Requirement - Among the entries that follow, the required portion opens with the line containing "What OpenSCAD source builds the parts of this object? After" and closes with the line containing "plane z = 0.". Give that portion again exactly, and nothing else.

Excerpted data -
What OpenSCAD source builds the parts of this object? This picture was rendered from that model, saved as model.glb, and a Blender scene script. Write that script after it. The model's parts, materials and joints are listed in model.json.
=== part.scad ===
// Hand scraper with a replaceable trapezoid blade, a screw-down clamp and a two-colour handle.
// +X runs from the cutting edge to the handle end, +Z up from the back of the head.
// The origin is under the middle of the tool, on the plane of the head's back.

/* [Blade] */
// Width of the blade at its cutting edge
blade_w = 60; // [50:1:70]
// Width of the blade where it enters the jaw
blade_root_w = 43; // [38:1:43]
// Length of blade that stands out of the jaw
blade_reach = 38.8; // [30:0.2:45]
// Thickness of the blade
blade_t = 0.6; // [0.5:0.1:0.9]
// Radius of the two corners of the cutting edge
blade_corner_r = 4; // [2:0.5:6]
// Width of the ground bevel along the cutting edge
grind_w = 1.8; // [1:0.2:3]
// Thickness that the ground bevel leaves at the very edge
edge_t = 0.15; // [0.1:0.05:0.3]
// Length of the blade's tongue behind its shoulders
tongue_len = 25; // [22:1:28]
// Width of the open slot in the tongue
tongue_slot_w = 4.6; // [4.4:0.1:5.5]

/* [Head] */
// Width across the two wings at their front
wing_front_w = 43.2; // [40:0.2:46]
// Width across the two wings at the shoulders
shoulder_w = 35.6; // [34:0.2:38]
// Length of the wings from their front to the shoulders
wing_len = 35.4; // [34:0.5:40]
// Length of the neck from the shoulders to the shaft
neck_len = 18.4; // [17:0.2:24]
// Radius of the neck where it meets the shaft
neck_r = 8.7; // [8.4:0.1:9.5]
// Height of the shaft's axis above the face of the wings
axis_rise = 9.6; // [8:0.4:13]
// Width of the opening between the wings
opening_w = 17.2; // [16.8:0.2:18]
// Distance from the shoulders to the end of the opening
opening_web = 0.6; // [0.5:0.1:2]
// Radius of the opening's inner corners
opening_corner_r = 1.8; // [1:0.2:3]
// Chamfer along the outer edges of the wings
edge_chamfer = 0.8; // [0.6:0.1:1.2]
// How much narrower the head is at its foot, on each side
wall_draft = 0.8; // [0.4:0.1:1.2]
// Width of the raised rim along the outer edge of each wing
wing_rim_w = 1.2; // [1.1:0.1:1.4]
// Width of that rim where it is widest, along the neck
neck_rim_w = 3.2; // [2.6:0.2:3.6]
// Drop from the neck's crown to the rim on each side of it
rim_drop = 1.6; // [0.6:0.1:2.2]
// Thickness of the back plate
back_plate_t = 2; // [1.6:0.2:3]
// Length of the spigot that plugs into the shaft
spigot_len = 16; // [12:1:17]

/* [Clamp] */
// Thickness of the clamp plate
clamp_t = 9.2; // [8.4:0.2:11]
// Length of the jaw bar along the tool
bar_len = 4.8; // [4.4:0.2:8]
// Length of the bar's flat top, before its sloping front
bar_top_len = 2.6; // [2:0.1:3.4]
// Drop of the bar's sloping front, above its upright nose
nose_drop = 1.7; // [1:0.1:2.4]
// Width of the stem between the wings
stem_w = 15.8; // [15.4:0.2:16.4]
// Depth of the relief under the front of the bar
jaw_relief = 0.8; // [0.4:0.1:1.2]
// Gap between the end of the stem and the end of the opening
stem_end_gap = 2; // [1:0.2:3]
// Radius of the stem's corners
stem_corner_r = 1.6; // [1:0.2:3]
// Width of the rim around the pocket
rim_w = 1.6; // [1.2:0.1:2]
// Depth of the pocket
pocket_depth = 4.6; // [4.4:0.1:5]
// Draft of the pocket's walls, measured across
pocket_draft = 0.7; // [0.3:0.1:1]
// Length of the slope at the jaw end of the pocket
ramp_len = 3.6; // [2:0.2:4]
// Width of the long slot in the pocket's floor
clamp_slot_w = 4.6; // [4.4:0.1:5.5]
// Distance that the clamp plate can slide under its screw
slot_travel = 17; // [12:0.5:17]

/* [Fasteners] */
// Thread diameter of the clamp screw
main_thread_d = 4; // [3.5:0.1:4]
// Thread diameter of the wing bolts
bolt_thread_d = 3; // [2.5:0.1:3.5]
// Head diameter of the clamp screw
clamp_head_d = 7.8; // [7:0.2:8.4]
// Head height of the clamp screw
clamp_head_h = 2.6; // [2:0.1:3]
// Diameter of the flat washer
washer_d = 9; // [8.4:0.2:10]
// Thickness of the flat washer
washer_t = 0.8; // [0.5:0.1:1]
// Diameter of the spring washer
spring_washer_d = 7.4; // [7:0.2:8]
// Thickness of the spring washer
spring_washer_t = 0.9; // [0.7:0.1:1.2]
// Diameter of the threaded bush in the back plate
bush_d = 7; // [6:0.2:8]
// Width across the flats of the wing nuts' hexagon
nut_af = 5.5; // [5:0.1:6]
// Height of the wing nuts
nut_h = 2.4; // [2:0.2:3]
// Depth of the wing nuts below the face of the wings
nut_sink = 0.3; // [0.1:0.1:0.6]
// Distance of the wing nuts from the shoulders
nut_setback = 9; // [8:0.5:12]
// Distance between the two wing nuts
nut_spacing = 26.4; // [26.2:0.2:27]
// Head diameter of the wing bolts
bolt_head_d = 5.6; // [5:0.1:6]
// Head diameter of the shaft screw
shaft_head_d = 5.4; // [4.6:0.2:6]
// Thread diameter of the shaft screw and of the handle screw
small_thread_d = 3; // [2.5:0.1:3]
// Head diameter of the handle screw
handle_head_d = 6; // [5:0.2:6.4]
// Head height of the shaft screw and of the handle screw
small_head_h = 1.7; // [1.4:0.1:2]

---

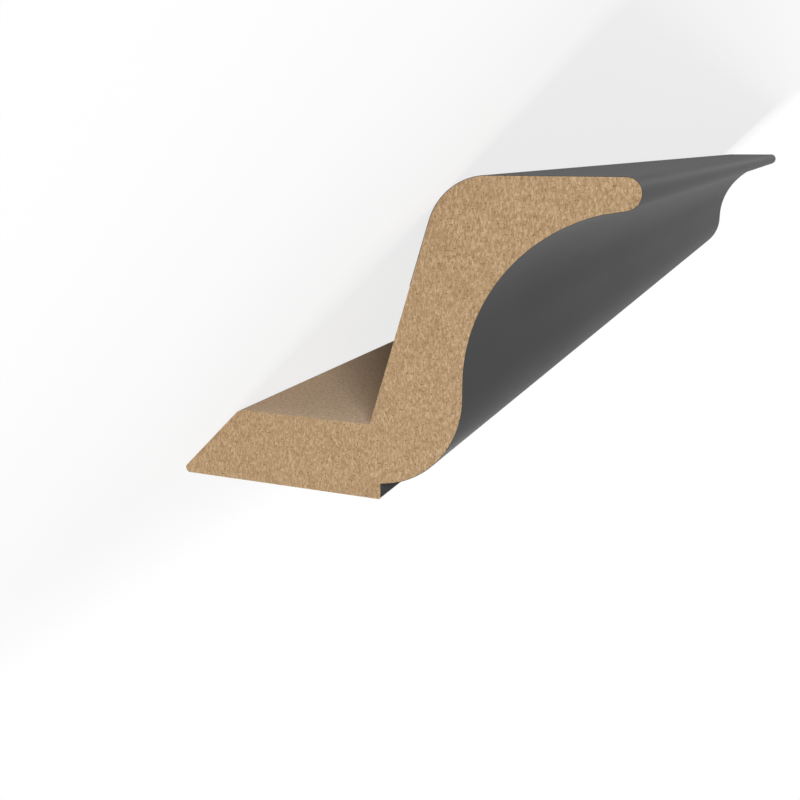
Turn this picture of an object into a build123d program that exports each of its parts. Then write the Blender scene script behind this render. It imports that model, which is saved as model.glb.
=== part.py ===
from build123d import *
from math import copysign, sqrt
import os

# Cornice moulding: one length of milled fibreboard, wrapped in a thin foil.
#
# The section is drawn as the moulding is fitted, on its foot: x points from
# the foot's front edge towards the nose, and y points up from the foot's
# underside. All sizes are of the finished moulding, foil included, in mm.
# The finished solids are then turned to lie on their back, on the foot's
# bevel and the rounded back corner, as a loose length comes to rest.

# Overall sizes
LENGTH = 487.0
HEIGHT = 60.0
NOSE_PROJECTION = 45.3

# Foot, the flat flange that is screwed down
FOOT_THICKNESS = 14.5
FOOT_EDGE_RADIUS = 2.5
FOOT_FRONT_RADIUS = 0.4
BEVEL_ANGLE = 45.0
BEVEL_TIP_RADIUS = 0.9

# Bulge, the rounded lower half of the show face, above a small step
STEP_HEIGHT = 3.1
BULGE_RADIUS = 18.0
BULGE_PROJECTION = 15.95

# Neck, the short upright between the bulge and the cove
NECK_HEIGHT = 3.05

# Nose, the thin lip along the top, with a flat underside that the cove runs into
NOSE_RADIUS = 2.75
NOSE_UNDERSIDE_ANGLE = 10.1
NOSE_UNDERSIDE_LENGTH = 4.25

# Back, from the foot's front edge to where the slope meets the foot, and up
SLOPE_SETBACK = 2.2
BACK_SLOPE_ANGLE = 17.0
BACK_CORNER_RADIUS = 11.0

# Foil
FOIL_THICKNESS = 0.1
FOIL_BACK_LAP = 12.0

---

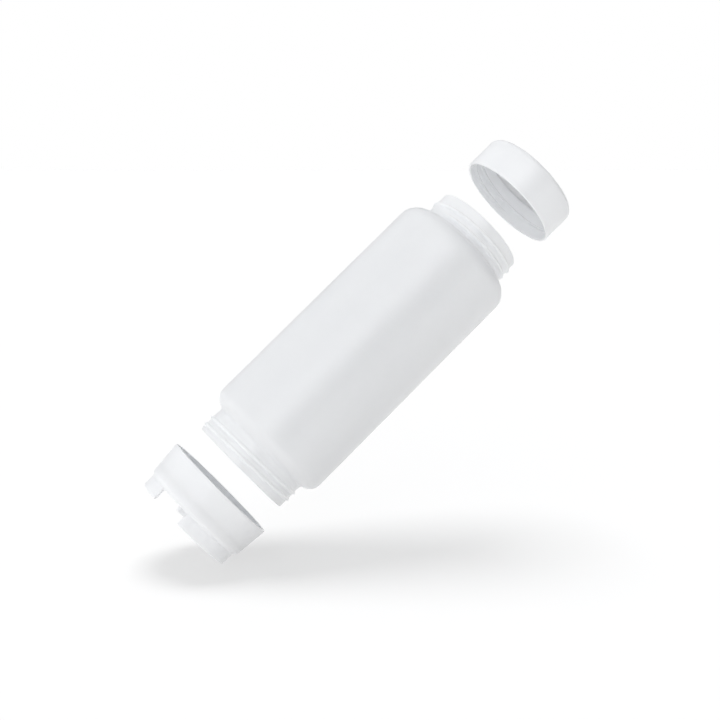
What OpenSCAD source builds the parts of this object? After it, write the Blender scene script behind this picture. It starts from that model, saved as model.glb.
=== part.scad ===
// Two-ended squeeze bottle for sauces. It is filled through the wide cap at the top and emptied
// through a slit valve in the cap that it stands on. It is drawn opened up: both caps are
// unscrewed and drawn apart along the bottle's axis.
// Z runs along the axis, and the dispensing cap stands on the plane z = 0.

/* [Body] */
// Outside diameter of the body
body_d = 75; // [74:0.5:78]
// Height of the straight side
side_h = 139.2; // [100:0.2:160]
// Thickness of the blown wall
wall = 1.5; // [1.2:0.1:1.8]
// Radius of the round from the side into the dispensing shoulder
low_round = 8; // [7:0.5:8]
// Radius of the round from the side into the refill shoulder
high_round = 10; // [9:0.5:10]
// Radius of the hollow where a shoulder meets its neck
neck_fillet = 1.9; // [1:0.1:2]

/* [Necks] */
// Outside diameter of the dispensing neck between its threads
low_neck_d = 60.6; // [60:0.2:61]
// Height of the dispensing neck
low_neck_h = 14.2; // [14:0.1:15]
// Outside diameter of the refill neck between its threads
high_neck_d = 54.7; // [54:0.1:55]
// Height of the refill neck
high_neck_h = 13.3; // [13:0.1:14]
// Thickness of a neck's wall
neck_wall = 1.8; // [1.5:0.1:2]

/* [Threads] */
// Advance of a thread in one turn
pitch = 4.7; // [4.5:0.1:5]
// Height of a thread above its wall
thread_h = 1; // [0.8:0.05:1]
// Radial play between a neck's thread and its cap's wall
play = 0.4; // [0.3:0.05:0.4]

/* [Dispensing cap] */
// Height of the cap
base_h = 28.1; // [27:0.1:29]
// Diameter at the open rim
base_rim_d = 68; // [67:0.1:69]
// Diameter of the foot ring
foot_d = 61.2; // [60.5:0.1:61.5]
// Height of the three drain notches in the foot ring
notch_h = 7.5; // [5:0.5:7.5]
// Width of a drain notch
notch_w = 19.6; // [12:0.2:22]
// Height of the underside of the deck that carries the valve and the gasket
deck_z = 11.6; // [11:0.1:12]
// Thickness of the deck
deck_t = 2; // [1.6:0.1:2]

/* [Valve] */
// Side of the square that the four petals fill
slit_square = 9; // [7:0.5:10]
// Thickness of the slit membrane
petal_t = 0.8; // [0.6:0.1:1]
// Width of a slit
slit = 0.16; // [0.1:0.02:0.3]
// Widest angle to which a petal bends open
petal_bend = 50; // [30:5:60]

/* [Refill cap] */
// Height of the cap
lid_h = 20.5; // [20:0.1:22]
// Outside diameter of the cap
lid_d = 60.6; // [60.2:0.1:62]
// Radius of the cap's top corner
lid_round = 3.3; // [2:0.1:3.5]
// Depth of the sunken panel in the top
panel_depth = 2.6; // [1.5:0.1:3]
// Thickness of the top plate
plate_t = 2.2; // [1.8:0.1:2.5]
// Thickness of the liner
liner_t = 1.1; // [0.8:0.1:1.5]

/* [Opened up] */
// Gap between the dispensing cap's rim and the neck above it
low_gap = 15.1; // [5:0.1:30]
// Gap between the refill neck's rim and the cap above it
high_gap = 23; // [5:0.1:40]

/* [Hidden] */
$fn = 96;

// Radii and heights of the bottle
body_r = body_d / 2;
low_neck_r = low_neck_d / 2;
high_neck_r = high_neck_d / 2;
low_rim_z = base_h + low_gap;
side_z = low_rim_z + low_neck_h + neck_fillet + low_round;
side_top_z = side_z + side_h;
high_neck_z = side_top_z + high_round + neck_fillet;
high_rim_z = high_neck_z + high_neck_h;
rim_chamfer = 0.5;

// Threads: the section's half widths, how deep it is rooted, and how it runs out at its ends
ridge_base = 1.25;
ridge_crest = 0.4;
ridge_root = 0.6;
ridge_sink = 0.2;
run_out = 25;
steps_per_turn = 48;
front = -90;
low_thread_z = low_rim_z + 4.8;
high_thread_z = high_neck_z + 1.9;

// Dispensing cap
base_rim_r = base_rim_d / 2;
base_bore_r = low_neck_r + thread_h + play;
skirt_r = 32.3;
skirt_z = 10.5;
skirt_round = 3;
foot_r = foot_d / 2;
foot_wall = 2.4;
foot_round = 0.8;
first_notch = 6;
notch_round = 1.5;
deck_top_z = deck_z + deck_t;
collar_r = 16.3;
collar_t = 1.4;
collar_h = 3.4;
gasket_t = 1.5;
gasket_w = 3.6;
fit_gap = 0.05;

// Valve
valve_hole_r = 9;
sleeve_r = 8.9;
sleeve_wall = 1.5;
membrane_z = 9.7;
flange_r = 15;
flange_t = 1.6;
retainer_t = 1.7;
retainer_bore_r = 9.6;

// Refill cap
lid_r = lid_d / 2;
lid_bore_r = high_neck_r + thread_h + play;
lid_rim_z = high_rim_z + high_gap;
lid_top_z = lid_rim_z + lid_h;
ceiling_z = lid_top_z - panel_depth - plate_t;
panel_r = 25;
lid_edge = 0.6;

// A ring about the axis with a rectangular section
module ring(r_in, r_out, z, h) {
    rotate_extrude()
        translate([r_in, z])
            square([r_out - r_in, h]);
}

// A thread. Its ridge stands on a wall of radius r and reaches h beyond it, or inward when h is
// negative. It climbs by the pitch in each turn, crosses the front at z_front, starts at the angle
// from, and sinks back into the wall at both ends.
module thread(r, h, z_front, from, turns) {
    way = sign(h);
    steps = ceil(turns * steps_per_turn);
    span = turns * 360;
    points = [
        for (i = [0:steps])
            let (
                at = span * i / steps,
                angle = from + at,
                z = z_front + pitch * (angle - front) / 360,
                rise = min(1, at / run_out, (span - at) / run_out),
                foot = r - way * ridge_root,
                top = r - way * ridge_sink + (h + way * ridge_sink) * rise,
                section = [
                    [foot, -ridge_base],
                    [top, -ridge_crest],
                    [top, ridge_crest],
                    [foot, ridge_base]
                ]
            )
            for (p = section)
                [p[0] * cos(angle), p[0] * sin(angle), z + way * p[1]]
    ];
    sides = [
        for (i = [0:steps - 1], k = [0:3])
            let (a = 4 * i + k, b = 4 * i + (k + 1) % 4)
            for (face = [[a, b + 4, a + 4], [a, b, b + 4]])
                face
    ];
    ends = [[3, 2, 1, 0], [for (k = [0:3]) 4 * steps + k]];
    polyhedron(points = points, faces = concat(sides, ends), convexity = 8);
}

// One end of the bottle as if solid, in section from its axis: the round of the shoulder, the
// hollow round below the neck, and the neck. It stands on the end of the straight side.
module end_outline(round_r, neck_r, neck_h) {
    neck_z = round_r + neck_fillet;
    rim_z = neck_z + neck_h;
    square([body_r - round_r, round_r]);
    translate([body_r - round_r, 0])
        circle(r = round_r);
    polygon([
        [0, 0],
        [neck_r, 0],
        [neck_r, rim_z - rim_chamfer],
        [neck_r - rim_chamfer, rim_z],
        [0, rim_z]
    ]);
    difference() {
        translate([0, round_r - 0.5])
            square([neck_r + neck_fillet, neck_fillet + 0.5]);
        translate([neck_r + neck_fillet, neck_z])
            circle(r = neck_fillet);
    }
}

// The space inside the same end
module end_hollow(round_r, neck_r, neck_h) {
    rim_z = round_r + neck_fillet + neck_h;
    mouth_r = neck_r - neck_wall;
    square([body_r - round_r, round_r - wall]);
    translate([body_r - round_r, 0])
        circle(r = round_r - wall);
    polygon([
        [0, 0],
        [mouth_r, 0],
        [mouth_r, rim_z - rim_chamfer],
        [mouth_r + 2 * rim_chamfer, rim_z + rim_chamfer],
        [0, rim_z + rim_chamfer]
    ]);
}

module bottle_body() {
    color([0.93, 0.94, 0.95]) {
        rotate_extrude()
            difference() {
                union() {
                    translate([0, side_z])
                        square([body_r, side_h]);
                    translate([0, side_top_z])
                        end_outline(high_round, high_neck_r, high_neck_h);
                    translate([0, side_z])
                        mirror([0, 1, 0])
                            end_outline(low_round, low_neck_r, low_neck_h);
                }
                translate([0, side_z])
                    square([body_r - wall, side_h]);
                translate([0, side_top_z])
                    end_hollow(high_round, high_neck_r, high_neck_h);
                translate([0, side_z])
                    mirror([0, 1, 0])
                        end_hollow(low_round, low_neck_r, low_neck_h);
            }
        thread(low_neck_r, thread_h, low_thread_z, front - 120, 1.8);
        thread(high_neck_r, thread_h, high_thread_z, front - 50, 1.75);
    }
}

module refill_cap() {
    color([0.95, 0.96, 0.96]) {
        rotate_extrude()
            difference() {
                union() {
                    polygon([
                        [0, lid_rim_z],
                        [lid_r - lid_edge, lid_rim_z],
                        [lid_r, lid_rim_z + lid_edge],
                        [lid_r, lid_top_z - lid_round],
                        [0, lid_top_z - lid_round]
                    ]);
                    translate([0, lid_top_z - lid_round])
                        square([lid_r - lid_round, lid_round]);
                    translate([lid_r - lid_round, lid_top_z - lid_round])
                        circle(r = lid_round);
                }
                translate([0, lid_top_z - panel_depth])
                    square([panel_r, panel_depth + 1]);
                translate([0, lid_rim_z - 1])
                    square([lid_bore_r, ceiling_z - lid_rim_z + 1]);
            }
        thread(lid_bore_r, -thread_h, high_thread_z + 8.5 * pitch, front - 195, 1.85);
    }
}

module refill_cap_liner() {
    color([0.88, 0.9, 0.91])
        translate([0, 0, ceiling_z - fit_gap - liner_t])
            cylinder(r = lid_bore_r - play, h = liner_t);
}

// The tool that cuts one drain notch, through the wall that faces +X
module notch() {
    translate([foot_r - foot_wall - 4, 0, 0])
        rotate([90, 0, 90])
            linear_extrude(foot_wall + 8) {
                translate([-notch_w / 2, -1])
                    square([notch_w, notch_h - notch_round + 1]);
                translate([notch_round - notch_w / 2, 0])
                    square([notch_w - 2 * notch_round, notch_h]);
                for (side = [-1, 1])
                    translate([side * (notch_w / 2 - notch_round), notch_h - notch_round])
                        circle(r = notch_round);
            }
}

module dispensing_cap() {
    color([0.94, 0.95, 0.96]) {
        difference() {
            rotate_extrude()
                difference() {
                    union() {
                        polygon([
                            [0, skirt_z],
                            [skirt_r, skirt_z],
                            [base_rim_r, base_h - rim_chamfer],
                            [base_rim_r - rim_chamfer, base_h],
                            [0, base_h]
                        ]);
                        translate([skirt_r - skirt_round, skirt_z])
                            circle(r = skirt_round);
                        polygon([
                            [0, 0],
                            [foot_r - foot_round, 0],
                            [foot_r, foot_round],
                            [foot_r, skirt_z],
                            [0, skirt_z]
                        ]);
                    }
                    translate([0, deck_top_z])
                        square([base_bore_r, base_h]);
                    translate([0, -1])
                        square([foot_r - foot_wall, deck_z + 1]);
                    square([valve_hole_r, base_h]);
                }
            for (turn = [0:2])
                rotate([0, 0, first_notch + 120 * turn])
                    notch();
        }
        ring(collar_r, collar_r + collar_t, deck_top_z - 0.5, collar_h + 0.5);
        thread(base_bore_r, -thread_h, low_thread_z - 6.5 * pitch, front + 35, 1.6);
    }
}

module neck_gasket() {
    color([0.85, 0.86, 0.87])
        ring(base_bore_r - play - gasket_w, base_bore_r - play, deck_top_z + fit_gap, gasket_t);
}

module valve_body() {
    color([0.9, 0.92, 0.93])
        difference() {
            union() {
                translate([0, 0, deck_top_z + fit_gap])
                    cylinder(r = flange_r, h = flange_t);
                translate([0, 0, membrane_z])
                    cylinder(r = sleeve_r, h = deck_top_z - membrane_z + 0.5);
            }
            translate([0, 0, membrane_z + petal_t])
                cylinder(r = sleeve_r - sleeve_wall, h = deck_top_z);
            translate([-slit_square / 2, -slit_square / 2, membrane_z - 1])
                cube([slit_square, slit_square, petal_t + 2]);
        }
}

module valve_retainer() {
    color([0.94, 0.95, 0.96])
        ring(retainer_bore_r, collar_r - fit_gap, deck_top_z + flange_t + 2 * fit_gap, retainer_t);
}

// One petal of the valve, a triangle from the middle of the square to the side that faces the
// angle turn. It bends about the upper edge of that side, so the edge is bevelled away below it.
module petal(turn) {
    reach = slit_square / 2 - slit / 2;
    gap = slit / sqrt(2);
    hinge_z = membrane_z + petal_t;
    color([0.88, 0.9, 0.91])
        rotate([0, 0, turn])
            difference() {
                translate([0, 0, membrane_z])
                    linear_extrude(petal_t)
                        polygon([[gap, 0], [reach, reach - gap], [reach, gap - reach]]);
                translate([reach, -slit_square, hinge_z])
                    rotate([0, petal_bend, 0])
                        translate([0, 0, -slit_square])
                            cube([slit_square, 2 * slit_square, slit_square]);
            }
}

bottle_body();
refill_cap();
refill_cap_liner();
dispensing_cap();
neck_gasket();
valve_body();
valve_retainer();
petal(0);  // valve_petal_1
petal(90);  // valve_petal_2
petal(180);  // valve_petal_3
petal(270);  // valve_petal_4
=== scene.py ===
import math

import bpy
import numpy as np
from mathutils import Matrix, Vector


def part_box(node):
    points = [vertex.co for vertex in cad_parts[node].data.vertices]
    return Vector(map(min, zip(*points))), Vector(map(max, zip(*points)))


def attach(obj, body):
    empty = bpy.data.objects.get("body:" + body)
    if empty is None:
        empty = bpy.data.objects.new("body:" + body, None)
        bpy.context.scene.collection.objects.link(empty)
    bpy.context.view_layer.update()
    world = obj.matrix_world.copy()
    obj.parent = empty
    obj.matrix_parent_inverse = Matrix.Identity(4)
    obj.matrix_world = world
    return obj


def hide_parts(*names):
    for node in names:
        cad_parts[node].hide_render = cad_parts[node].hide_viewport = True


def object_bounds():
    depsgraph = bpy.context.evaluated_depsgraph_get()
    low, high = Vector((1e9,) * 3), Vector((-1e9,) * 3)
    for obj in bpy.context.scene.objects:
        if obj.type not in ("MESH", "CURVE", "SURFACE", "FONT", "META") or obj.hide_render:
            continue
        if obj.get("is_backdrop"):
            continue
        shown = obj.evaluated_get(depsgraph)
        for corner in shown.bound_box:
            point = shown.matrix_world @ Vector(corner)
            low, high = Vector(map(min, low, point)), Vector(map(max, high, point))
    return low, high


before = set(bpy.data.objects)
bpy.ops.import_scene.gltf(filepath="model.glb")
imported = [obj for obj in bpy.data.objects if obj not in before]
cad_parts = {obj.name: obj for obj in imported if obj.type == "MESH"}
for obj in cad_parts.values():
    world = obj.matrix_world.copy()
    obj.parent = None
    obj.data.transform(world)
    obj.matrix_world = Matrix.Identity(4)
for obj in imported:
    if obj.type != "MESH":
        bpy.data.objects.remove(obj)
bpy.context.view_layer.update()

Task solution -
What OpenSCAD source builds the parts of this object? After it, write the Blender scene script behind this picture. It starts from that model, saved as model.glb.
=== part.scad ===
// Two-ended squeeze bottle for sauces. It is filled through the wide cap at the top and emptied
// through a slit valve in the cap that it stands on. It is drawn opened up: both caps are
// unscrewed and drawn apart along the bottle's axis.
// Z runs along the axis, and the dispensing cap stands on the plane z = 0.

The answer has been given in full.